September 22-25, 1997
Continuous speech is far more natural and efficient than isolated speech for communication. However, for current state-of-the-art of automatic speech recognition systems, isolated speech recognition (ISR) is far more accurate than continuous speech recognition (CSR). It is a common practice in the speech research community to build CSR systems using only CSR data. In doing this we ignore the fact that isolated (a.k.a. discrete) speech is a special case of continuous speech. A slowing of the speaking rate is a natural reaction for a user faced with the high error rates of current CSR systems.
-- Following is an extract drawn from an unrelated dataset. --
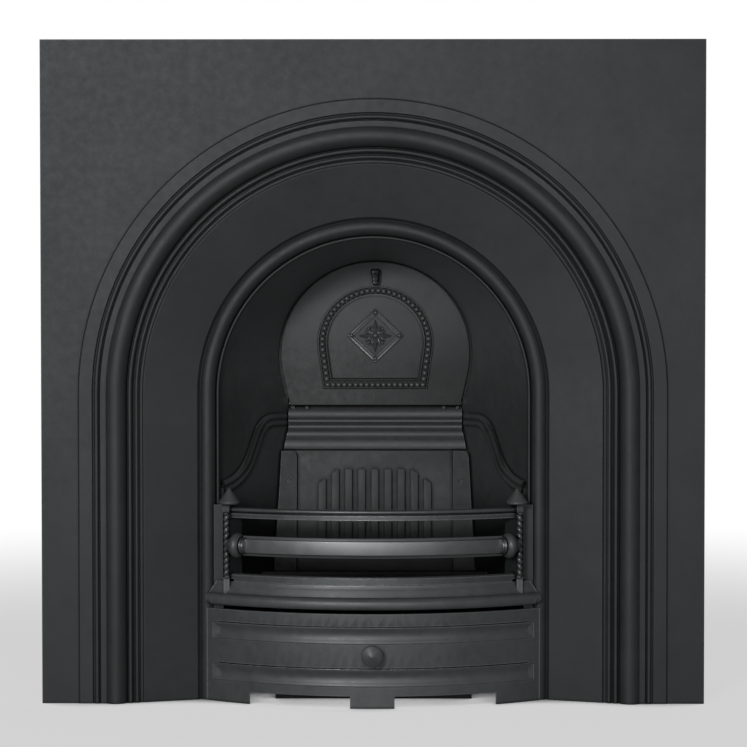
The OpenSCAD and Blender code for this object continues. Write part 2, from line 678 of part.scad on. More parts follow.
// ---------------------------------------------------------------- lintel
module on_lintel() {
    leaning(fireback_top_y, fireback_top_z, lintel_lean) children();
}
module throat_lintel() {
    // Feet of the reeds, from the top down, as shares of the face
    reeds = [0, 0.232, 0.362, 0.514, 0.714, 1];
    face_t = 8;
    color(iron) difference() {
        union() {
            intersection() {
                on_lintel() rotate([90, 0, 90]) translate([0, 0, -200]) linear_extrude(height = 400) union() {
                    translate([0, -face_t]) square([lintel_rise, face_t - 2]);
                    for (i = [0:len(reeds) - 2])
                        reed(lintel_rise * (1 - reeds[i + 1]), lintel_rise * (1 - reeds[i]));
                }
                on_lintel() translate([0, 0, -face_t - 1]) linear_extrude(height = face_t + 20) lintel_outline();
                between_cheeks();
            }
            // Back of the lintel, as wide as the cheeks leave room for
            intersection() {
                on_lintel() translate([-200, 0, -lintel_t]) cube([400, lintel_rise, lintel_t - face_t + 0.5]);
                between_cheeks();
            }
            both_sides() hinge_ears();
        }
        lintel_bolt_place() cylinder(h = cheek_t + seat + 9, r = bolt_r);
        both_sides() pin_place() cylinder(h = 2 * pin_len, r = hinge_pin_r + hinge_clear, center = true);
    }
}
module lintel_outline() {
    polygon([
        [-lintel_foot_w, 0], [lintel_foot_w, 0], [lintel_foot_w - 3, lintel_rise * 0.286],
        [lintel_top_w, lintel_rise * 0.486], [lintel_top_w, lintel_rise],
        [-lintel_top_w, lintel_rise], [-lintel_top_w, lintel_rise * 0.486], [-lintel_foot_w + 3, lintel_rise * 0.286]
    ]);
}
// Places of the lintel's bolts, in the back of the bridge, with Z towards the fire
module lintel_bolt_place() {
    for (side = [-1, 1]) on_lintel() translate([side * 70, lintel_rise - 28, bridge_z - cheek_t]) children();
}
// One convex reed between two heights on the leaning face
module reed(low, high) {
    chord = high - low;
    sag = 2.2;
    r = (chord * chord / 4 + sag * sag) / (2 * sag);
    intersection() {
        translate([(low + high) / 2, -2 + sag - r]) circle(r = r);
        translate([low, -4]) square([chord, 8]);
    }
}
// The space between the two cheeks
module between_cheeks() {
    linear_extrude(height = 600) polygon([
        [-half_w_at(lip_depth) + seat, lip_depth], [half_w_at(lip_depth) - seat, lip_depth],
        [half_w_at(back_y + 80) - seat, back_y + 80], [-half_w_at(back_y + 80) + seat, back_y + 80]
    ]);
}
// A frame on the door's plane with its origin at the middle of the door's foot
module on_door() {
    leaning(door_y, door_z, door_lean) children();
}
module pin_place() {
    on_door() translate([pin_x, pin_y, pin_z]) rotate([0, 90, 0]) children();
}
module hinge_ears() {
    ear_t = 5;
    for (x = [pin_x - knuckle_len / 2 - 1 - ear_t, pin_x + knuckle_len / 2 + 1])
        on_door() translate([x, 0, 0]) {
            translate([0, pin_y, pin_z]) rotate([0, 90, 0]) cylinder(h = ear_t, r = hinge_pin_r + 1.9);
            translate([0, pin_y - 14, pin_z - hinge_pin_r - 1.9]) cube([ear_t, 14, hinge_pin_r + 3]);
        }
}

// ---------------------------------------------------------------- damper
module bead_arch(inset) {
    translate([0, bead_foot_y + inset * 0.8]) polygon(horseshoe(bead_arch_r - inset, bead_foot_w - inset * 0.9,
        bead_arch_y - bead_foot_y - inset * 0.8));
}
module damper_door() {
    color(iron_light) on_door() difference() {
        union() {
            translate([0, 0, -door_t]) linear_extrude(height = door_t)
                polygon(horseshoe(door_r, door_foot_w, door_rise));
            // Two rims with a row of beads between them
            translate([0, 0, -weld]) linear_extrude(height = bead_rim_h + weld) {
                difference() {
                    bead_arch(0);
                    bead_arch(bead_rim_w);
                }
                difference() {
                    bead_arch(bead_rim_w + bead_channel_w);
                    bead_arch(2 * bead_rim_w + bead_channel_w);
                }
            }
            bead_row(bead_rim_w + bead_channel_w / 2);
            translate([0, lozenge_y, 0]) lozenge();
            // Knuckles of the hinge
            both_half() translate([pin_x, pin_y, pin_z]) rotate([0, 90, 0])
                cylinder(h = knuckle_len, r = hinge_pin_r + 2, center = true);
            both_half() translate([pin_x - knuckle_len / 2, pin_y, pin_z])
                cube([knuckle_len, hinge_pin_r + 2, -pin_z - 1]);
        }
        both_half() translate([pin_x, pin_y, pin_z]) rotate([0, 90, 0])
            cylinder(h = 2 * knuckle_len, r = hinge_pin_r + hinge_clear, center = true);
    }
}
module both_half() {
    children();
    mirror([1, 0, 0]) children();
}
// A row of half-sunk beads along the foot, up both sides and round the arch
module bead_row(inset) {
    r = bead_arch_r - inset;
    w = bead_foot_w - inset * 0.9;
    rise = bead_arch_y - bead_foot_y - inset * 0.8;
    foot_y = bead_foot_y + inset * 0.8;
    low = tangent_at(r, w, rise);
    side_end = [r * cos(low), rise + r * sin(low)];
    side_len = norm(side_end - [w, 0]);
    foot_n = round(2 * w / bead_foot_pitch);
    side_n = round(side_len / bead_pitch);
    arc_n = round(r * (180 - 2 * low) * PI / 180 / bead_pitch);
    translate([0, foot_y, 0]) {
        for (i = [0:foot_n]) translate([-w + 2 * w * i / foot_n, 0, 0]) bead();
        for (side = [-1, 1], i = [1:side_n]) let (p = mix_of([w, 0], side_end, i / side_n))
            translate([side * p[0], p[1], 0]) bead();
        for (i = [1:arc_n - 1]) let (a = low + (180 - 2 * low) * i / arc_n)
            translate([r * cos(a), rise + r * sin(a), 0]) bead();
    }
}
module bead() {
    difference() {
        sphere(r = bead_r);
        translate([-bead_r - 1, -bead_r - 1, -2 * bead_r - 1]) cube([2 * bead_r + 2, 2 * bead_r + 2, 2 * bead_r]);
    }
}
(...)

Ironically, CSR systems typically have a much higher word error rate when speakers slow down since the acoustic models are usually derived exclusively from continuous speech corpora. In this paper, we summarize our efforts to improve the robustness of our speaker-independent CSR system without suffering a recognition accuracy penalty. In particular the multi-style trained system described in this paper attains a 7.0% word error rate for a test set consisting of both isolated and continuous speech, in contrast to the 10.9% word error rate achieved by the same system trained only on continuous speech.
Bibliographic reference. Alleva, Fil / Huang, Xuedong / Hwang, Mei-Yuh / Jiang, Li (1997): "Can continuous speech recognizers handle isolated speech?", In EUROSPEECH-1997, 911-914.